(What you should do) Reproduce the first line and every line after it, exactly, through the one containing "return x * x * (3 - 2 * x)". Leave out the rest.
<<<<
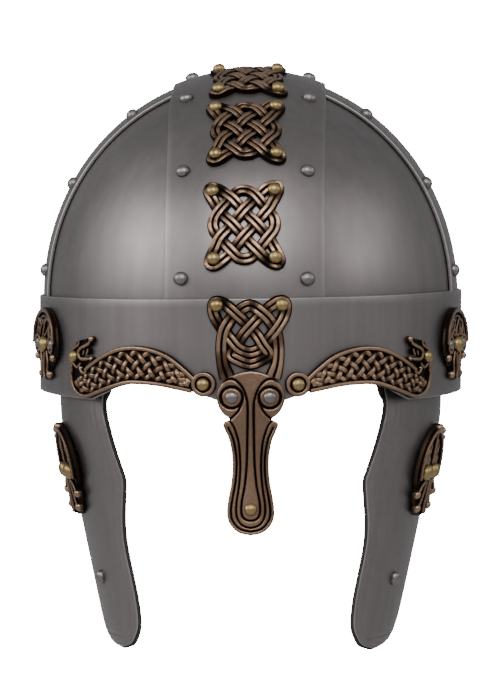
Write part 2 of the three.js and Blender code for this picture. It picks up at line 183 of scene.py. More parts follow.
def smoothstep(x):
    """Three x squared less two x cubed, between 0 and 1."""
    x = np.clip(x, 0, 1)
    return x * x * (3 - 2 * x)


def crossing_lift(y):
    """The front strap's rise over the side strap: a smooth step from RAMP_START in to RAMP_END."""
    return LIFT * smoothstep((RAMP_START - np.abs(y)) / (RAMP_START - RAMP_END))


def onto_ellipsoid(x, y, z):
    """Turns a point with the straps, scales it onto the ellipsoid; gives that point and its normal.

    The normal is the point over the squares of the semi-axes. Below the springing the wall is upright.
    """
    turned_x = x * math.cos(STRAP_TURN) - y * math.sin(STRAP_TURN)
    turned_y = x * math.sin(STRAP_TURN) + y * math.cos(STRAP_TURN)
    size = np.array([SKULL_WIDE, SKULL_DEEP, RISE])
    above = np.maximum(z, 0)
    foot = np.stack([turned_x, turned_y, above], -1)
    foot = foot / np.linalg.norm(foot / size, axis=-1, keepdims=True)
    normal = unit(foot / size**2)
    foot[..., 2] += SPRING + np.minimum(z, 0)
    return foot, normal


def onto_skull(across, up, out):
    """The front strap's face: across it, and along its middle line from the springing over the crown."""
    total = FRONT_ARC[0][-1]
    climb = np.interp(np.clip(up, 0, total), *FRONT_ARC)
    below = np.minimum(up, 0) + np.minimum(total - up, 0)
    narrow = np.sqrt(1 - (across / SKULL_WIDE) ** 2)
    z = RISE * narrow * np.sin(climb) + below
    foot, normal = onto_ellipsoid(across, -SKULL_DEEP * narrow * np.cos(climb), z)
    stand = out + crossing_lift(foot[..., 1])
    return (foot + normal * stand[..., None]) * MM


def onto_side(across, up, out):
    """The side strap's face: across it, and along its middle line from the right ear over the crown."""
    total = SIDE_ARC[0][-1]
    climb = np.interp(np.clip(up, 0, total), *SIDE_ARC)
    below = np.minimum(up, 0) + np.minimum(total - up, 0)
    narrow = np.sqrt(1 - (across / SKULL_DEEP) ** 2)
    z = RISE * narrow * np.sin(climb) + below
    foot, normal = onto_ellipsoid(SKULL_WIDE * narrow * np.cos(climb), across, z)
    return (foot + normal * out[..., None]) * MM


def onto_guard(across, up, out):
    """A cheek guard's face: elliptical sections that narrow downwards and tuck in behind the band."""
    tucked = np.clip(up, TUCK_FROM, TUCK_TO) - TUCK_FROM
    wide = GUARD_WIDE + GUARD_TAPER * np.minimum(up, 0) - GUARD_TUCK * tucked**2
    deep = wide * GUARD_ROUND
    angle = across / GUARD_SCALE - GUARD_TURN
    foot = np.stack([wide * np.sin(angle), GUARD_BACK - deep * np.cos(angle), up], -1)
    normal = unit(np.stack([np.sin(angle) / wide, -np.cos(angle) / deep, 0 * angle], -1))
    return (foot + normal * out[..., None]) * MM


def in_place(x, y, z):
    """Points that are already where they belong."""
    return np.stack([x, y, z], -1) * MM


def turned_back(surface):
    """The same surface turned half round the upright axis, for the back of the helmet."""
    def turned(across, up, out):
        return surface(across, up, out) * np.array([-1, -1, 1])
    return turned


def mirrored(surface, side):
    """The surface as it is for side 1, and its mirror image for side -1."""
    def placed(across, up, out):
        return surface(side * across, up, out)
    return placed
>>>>
(Exercise result)
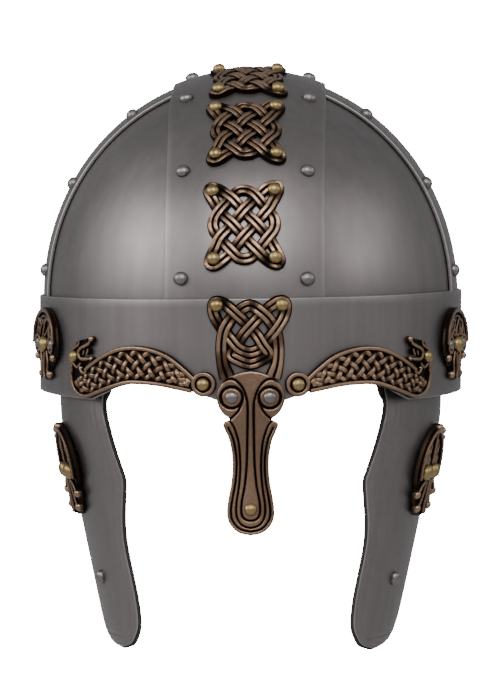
Write part 2 of the three.js and Blender code for this picture. It picks up at line 183 of scene.py. More parts follow.
def smoothstep(x):
    """Three x squared less two x cubed, between 0 and 1."""
    x = np.clip(x, 0, 1)
    return x * x * (3 - 2 * x)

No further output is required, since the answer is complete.